» DATA SECTION
⟨

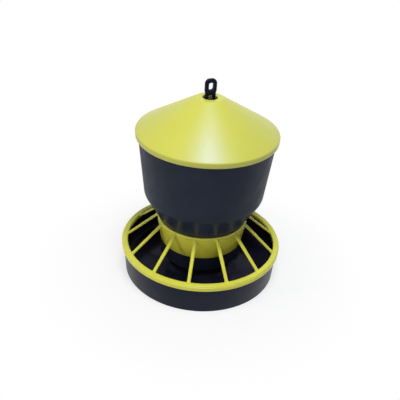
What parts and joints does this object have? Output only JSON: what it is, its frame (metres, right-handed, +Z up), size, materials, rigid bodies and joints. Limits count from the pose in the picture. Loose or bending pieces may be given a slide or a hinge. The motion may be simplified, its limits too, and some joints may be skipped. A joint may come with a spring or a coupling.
{
  "type": "poultry feeder",
  "caption": "Hanging or standing poultry feeder: round feed pan with a spoked anti-waste grill, tapered hopper with a conical lid, and a strap with a hanging eye.",
  "frame": {"origin": "centre of the ring on which the pan stands, on the ground", "axes": "+Z up along the feeder's axis, towards the hanging eye; the picture's front is -Y, with +X to its right"},
  "size_m": [0.36, 0.36, 0.45],
  "materials": {
    "lid_yellow": "satin",
    "grill_yellow": "semi-gloss",
    "hopper_black": "satin",
    "pan_black": "semi-gloss",
    "hanger_black": "satin",
    "fittings_black": "satin"
  },
  "bodies": {
    "base": {"feed_pan": "pan_black", "grill": "grill_yellow", "hanger": "hanger_black"},
    "hopper_unit": {"hopper": "hopper_black", "bridge": "fittings_black"},
    "lid_unit": {"lid": "lid_yellow"},
    "gap_pin_unit": {"gap_pin": "fittings_black"},
    "foot_pin_unit": {"foot_pin": "fittings_black"}
  },
  "joints": [
    {"name": "hopper_lift", "type": "slide", "parent": "base", "child": "hopper_unit", "axis": [0, 0, 1], "range_m": [0, 0.028]},
    {"name": "lid_lift", "type": "slide", "parent": "hopper_unit", "child": "lid_unit", "axis": [0, 0, 1], "range_m": [0, 0.13]},
    {"name": "gap_pin_pull", "type": "slide", "parent": "base", "child": "gap_pin_unit", "axis": [0.3746, -0.9272, 0], "range_m": [0, 0.018]},
    {"name": "foot_pin_pull", "type": "slide", "parent": "base", "child": "foot_pin_unit", "axis": [0.3746, -0.9272, 0], "range_m": [0, 0.018]}
  ]
}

⟩

» STATED TASK
Repeat every line of the data, exactly and in full.

» FINAL ANSWER
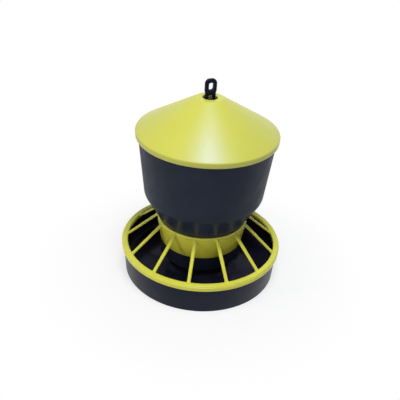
What parts and joints does this object have? Output only JSON: what it is, its frame (metres, right-handed, +Z up), size, materials, rigid bodies and joints. Limits count from the pose in the picture. Loose or bending pieces may be given a slide or a hinge. The motion may be simplified, its limits too, and some joints may be skipped. A joint may come with a spring or a coupling.
{
  "type": "poultry feeder",
  "caption": "Hanging or standing poultry feeder: round feed pan with a spoked anti-waste grill, tapered hopper with a conical lid, and a strap with a hanging eye.",
  "frame": {"origin": "centre of the ring on which the pan stands, on the ground", "axes": "+Z up along the feeder's axis, towards the hanging eye; the picture's front is -Y, with +X to its right"},
  "size_m": [0.36, 0.36, 0.45],
  "materials": {
    "lid_yellow": "satin",
    "grill_yellow": "semi-gloss",
    "hopper_black": "satin",
    "pan_black": "semi-gloss",
    "hanger_black": "satin",
    "fittings_black": "satin"
  },
  "bodies": {
    "base": {"feed_pan": "pan_black", "grill": "grill_yellow", "hanger": "hanger_black"},
    "hopper_unit": {"hopper": "hopper_black", "bridge": "fittings_black"},
    "lid_unit": {"lid": "lid_yellow"},
    "gap_pin_unit": {"gap_pin": "fittings_black"},
    "foot_pin_unit": {"foot_pin": "fittings_black"}
  },
  "joints": [
    {"name": "hopper_lift", "type": "slide", "parent": "base", "child": "hopper_unit", "axis": [0, 0, 1], "range_m": [0, 0.028]},
    {"name": "lid_lift", "type": "slide", "parent": "hopper_unit", "child": "lid_unit", "axis": [0, 0, 1], "range_m": [0, 0.13]},
    {"name": "gap_pin_pull", "type": "slide", "parent": "base", "child": "gap_pin_unit", "axis": [0.3746, -0.9272, 0], "range_m": [0, 0.018]},
    {"name": "foot_pin_pull", "type": "slide", "parent": "base", "child": "foot_pin_unit", "axis": [0.3746, -0.9272, 0], "range_m": [0, 0.018]}
  ]
}